Ronnie W. Smith and D. Richard Hipp, Spoken Natural Language Dialog Systems, Oxford University Press, New York, 1994

Ronnie W. Smith, D. Richard Hipp, and Alan W. Biermann, "An Architecture for Voice Dialogue Systems Based on Prolog-Style Theorem Proving," Computational Linguistics, Vol. 21, No. 3, September, 1995.

Curry I. Guinn, "Mechanisms for Mixed Initiative Human-Computer Collaborative Discourse," 34th Annual Meeting of the ACL, Santa Cruz, June 24-27, 1996.

Curry I. Guinn, "Dialogue Mechanisms for Conflict Resolution in Natural Language Discourse," 1996 Symposium On Human Interaction With Complex Systems," Dayton, Ohio, August 26-28, 1996.

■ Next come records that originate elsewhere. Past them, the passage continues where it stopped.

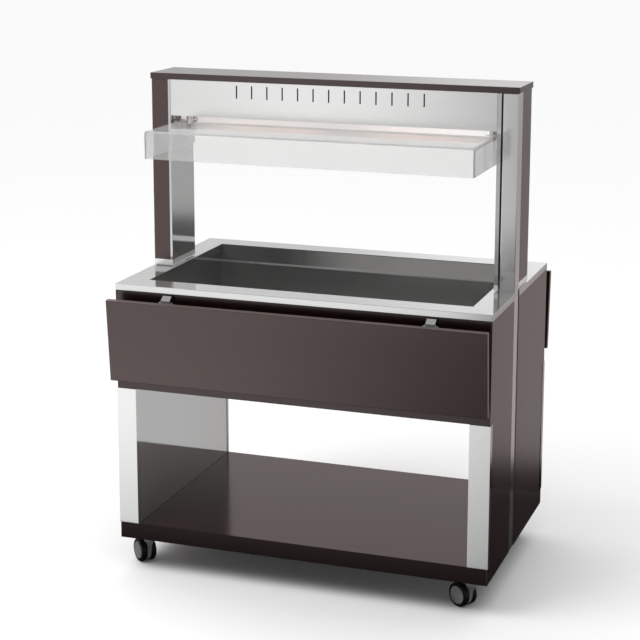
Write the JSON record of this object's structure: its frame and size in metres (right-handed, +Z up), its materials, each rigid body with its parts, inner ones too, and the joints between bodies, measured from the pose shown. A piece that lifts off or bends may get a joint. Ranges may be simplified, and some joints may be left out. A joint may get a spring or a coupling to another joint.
{
  "type": "heated food service trolley",
  "caption": "Wheeled buffet trolley with a sunken heated well, a lamp gantry with a clear hood above it, an open storage shelf below, and a shelf on each long side that folds up level.",
  "frame": {"origin": "on the floor, under the middle of the trolley", "axes": "+X to the right along the serving front, +Y from the serving front to the back, +Z up"},
  "size_m": [1.1245, 0.816, 1.458],
  "materials": {
    "dark_wood_laminate": "satin dark brown laminate with a fine wood grain",
    "brushed_steel": "fine brushed stainless steel",
    "polished_steel": "near-mirror polished stainless steel",
    "zinc_plated_steel": "plain plated steel",
    "clear_acrylic": "clear polished acrylic",
    "heat_lamp_quartz": "frosted quartz tube",
    "heater_silicone": "matte silicone",
    "black_plastic": "moulded, fine texture",
    "grey_caster_plastic": "moulded, matte",
    "black_caster_tyre": "matte, with a grey hub"
  },
  "bodies": {
    "trolley": {"base_shelf": "dark_wood_laminate", "front_panel": "dark_wood_laminate", "rear_panel": "dark_wood_laminate", "side_panel_right_front": "dark_wood_laminate", "side_panel_right_rear": "dark_wood_laminate", "side_panel_left_front": "dark_wood_laminate", "side_panel_left_rear": "dark_wood_laminate", "upright_board_left": "dark_wood_laminate", "upright_board_right": "dark_wood_laminate", "gantry_board": "dark_wood_laminate", "cabinet_floor": "dark_wood_laminate", "post_left": "brushed_steel", "post_right": "brushed_steel", "inner_cover_left": "brushed_steel", "inner_cover_right": "brushed_steel", "fascia_front": "brushed_steel", "fascia_rear": "brushed_steel", "drain_pipe": "brushed_steel", "hood_bracket_left": "brushed_steel", "hood_bracket_right": "brushed_steel", "control_box": "brushed_steel", "worktop": "polished_steel", "leg_facing_right_front": "polished_steel", "leg_facing_right_rear": "polished_steel", "leg_facing_left_front": "polished_steel", "leg_facing_left_rear": "polished_steel", "side_frame_left": "polished_steel", "side_frame_right": "polished_steel", "lamp_reflector": "polished_steel", "well": "polished_steel", "heater_mat": "heater_silicone", "heat_lamp_left": "heat_lamp_quartz", "heat_lamp_right": "heat_lamp_quartz", "hood": "clear_acrylic", "cable_gland": "black_plastic", "front_console_a": "zinc_plated_steel", "front_console_b": "zinc_plated_steel", "rear_console_a": "zinc_plated_steel", "rear_console_b": "zinc_plated_steel", "caster_mount_front_right": "zinc_plated_steel", "caster_mount_front_left": "zinc_plated_steel", "caster_mount_rear_right": "zinc_plated_steel", "caster_mount_rear_left": "zinc_plated_steel"},
    "front_folding_shelf": {"front_shelf": "dark_wood_laminate", "front_arm_a": "zinc_plated_steel", "front_arm_b": "zinc_plated_steel"},
    "rear_folding_shelf": {"rear_shelf": "dark_wood_laminate", "rear_arm_a": "zinc_plated_steel", "rear_arm_b": "zinc_plated_steel"},
    "drain_lever": {"drain_lever": "zinc_plated_steel"},
    "thermostat_knob": {"thermostat_knob": "black_plastic"},
    "rocker_switch": {"rocker_switch": "black_plastic"},
    "caster_body_front_right": {"caster_body_front_right": "grey_caster_plastic"},
    "caster_wheels_front_right": {"caster_wheels_front_right": "black_caster_tyre"},
    "caster_body_front_left": {"caster_body_front_left": "grey_caster_plastic"},
    "caster_wheels_front_left": {"caster_wheels_front_left": "black_caster_tyre"},
    "caster_body_rear_right": {"caster_body_rear_right": "grey_caster_plastic"},
    "caster_wheels_rear_right": {"caster_wheels_rear_right": "black_caster_tyre"},
    "caster_body_rear_left": {"caster_body_rear_left": "grey_caster_plastic"},
    "caster_wheels_rear_left": {"caster_wheels_rear_left": "black_caster_tyre"}
  },
  "joints": [
    {"name": "front_shelf_fold", "type": "hinge", "parent": "trolley", "child": "front_folding_shelf", "pos_m": [0, -0.363, 0.8297], "axis": [-1, 0, 0], "range_deg": [0, 94.7]},
    {"name": "rear_shelf_fold", "type": "hinge", "parent": "trolley", "child": "rear_folding_shelf", "pos_m": [0, 0.363, 0.8297], "axis": [1, 0, 0], "range_deg": [0, 94.7]},
    {"name": "drain_lever_turn", "type": "hinge", "parent": "trolley", "child": "drain_lever", "pos_m": [0.38, 0.2053, 0.53], "axis": [0, 1, 0], "range_deg": [0, 90]},
    {"name": "thermostat_knob_turn", "type": "hinge", "parent": "trolley", "child": "thermostat_knob", "pos_m": [-0.5352, -0.11, 0.7475], "axis": [1, 0, 0], "range_deg": [0, 270]},
    {"name": "rocker_switch_tip", "type": "hinge", "parent": "trolley", "child": "rocker_switch", "pos_m": [-0.5347, -0.19, 0.7475], "axis": [0, 0, 1], "range_deg": [0, 14]},
    {"name": "caster_swivel_front_right", "type": "hinge", "parent": "trolley", "child": "caster_body_front_right", "pos_m": [0.498, -0.282, 0.085], "axis": [0, 0, 1], "continuous": true},
    {"name": "caster_roll_front_right", "type": "hinge", "parent": "caster_body_front_right", "child": "caster_wheels_front_right", "pos_m": [0.47001, -0.26451, 0.0354], "axis": [0.5299, 0.848, 0], "continuous": true},
    {"name": "caster_swivel_front_left", "type": "hinge", "parent": "trolley", "child": "caster_body_front_left", "pos_m": [-0.498, -0.282, 0.085], "axis": [0, 0, 1], "continuous": true},
    {"name": "caster_roll_front_left", "type": "hinge", "parent": "caster_body_front_left", "child": "caster_wheels_front_left", "pos_m": [-0.52328, -0.26079, 0.0354], "axis": [0.6428, 0.766, 0], "continuous": true},
    {"name": "caster_swivel_rear_right", "type": "hinge", "parent": "trolley", "child": "caster_body_rear_right", "pos_m": [0.498, 0.282, 0.085], "axis": [0, 0, 1], "continuous": true},
    {"name": "caster_roll_rear_right", "type": "hinge", "parent": "caster_body_rear_right", "child": "caster_wheels_rear_right", "pos_m": [0.47001, 0.29949, 0.0354], "axis": [0.5299, 0.848, 0], "continuous": true},
    {"name": "caster_swivel_rear_left", "type": "hinge", "parent": "trolley", "child": "caster_body_rear_left", "pos_m": [-0.498, 0.282, 0.085], "axis": [0, 0, 1], "continuous": true},
    {"name": "caster_roll_rear_left", "type": "hinge", "parent": "caster_body_rear_left", "child": "caster_wheels_rear_left", "pos_m": [-0.52328, 0.30321, 0.0354], "axis": [0.6428, 0.766, 0], "continuous": true}
  ]
}
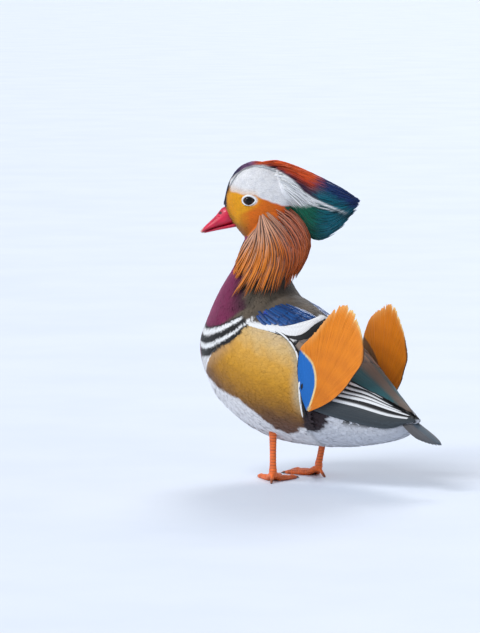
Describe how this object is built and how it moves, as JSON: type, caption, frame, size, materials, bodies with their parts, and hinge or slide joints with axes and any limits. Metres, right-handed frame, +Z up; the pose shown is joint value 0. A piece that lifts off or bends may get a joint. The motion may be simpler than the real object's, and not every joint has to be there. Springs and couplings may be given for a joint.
{
  "type": "mandarin duck",
  "caption": "Life-size standing mandarin duck drake with crest, orange ruff, raised sail feathers and its head turned to the left.",
  "frame": {"origin": "centre of the bounding box at floor level", "axes": "+Z up, the duck faces -Y and its left side is +X"},
  "size_m": [0.1208, 0.2538, 0.2771],
  "materials": {
    "torso_plumage": "soft overlapping feathers",
    "neck_plumage": "soft overlapping feathers",
    "head_plumage": "soft overlapping feathers",
    "crest_plumage": "soft overlapping feathers",
    "ruff_plumage": "soft overlapping feathers",
    "flank_plumage": "soft overlapping feathers",
    "scapular_plumage": "soft overlapping feathers",
    "wing_plumage": "soft overlapping feathers",
    "sail_plumage": "soft overlapping feathers",
    "tail_plumage": "soft overlapping feathers",
    "bill_horn": "glossy horn with a pale nail",
    "eye": "wet and dark",
    "leg_skin": "scaly skin",
    "foot_skin": "scaly skin with darker webs"
  },
  "bodies": {
    "root": {"torso": "torso_plumage", "neck": "neck_plumage", "head": "head_plumage", "crest": "crest_plumage", "ruff_left": "ruff_plumage", "ruff_right": "ruff_plumage", "flank_left": "flank_plumage", "flank_right": "flank_plumage", "scapulars_left": "scapular_plumage", "scapulars_right": "scapular_plumage", "wing_left": "wing_plumage", "wing_right": "wing_plumage", "sail_left": "sail_plumage", "sail_right": "sail_plumage", "tail": "tail_plumage", "bill_upper": "bill_horn", "bill_lower": "bill_horn", "eye_left": "eye", "eye_right": "eye", "leg_left": "leg_skin", "leg_right": "leg_skin", "foot_left": "foot_skin", "foot_right": "foot_skin"}
  },
  "joints": []
}
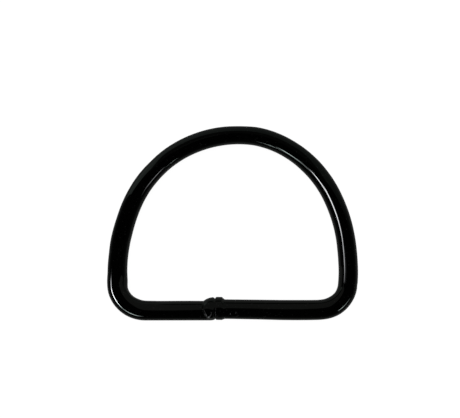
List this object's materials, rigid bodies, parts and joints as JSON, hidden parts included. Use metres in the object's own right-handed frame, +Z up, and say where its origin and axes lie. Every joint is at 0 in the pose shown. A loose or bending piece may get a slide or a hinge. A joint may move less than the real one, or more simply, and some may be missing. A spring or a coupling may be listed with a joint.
{
  "type": "d ring",
  "caption": "Flat D-shaped ring of round black-enamelled steel wire, closed by a butt weld on its straight bar, for webbing and snap hooks.",
  "frame": {"origin": "centre of the ring's footprint, at the plane it lies on", "axes": "+X along the straight bar, +Y from the bar to the crown, +Z up through the thickness of the wire"},
  "size_m": [0.059, 0.049, 0.0051],
  "materials": {
    "black_enamel": "gloss"
  },
  "bodies": {
    "root": {"ring": "black_enamel"}
  },
  "joints": []
}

Alan W. Biermann and Philip M. Long, "The Composition of Messages in Speech-Graphics Interactive Systems," International Symposium on Spoken Dialogue, Philadelphia, Penn., October 2-3, 1996.

Alan W. Biermann, Curry I. Guinn, Michael S. Fulkerson, Gregory Keim, Zheng Liang, Douglas M. Melamed, Krishnan Rajagopalan, "Goal-Oriented Multimedia Dialogue with Variable Initiative," to be presented at the International Symposium on Methodologies for Intelligent Systems-1997, Charlotte, North Carolina, October 15-18, 1997.

AREA BACKGROUND

This general area is extremely broad and includes fields related to every stage of processing: speech recognition, parsing theory, semantics theory, representation of knowledge, collaborative theory, dialogue theory, natural language generation, speech generation, multimedia communication, user modeling, and much more.

AREA REFERENCES

Computational Linguistics, the journal.

James Allen, Natural Language Understanding, Second Edition, Benjamin/Cummings Publishing Company, Inc., 1994.

RELATED PROGRAM AREAS

Virtual Environments
Other Communicative Modalities
Adaptive Human Interfaces
Usability and User-Centered Design
Intelligent Interactive Systems for Persons with Disabilities

POTENTIAL RELATED PROJECTS

There are long lists of related projects including the following: the human factors of voice interactive problem-solving systems, learning for optimization of dialogue performance, strategies for tutoring and their automation, studies of multimedia systems.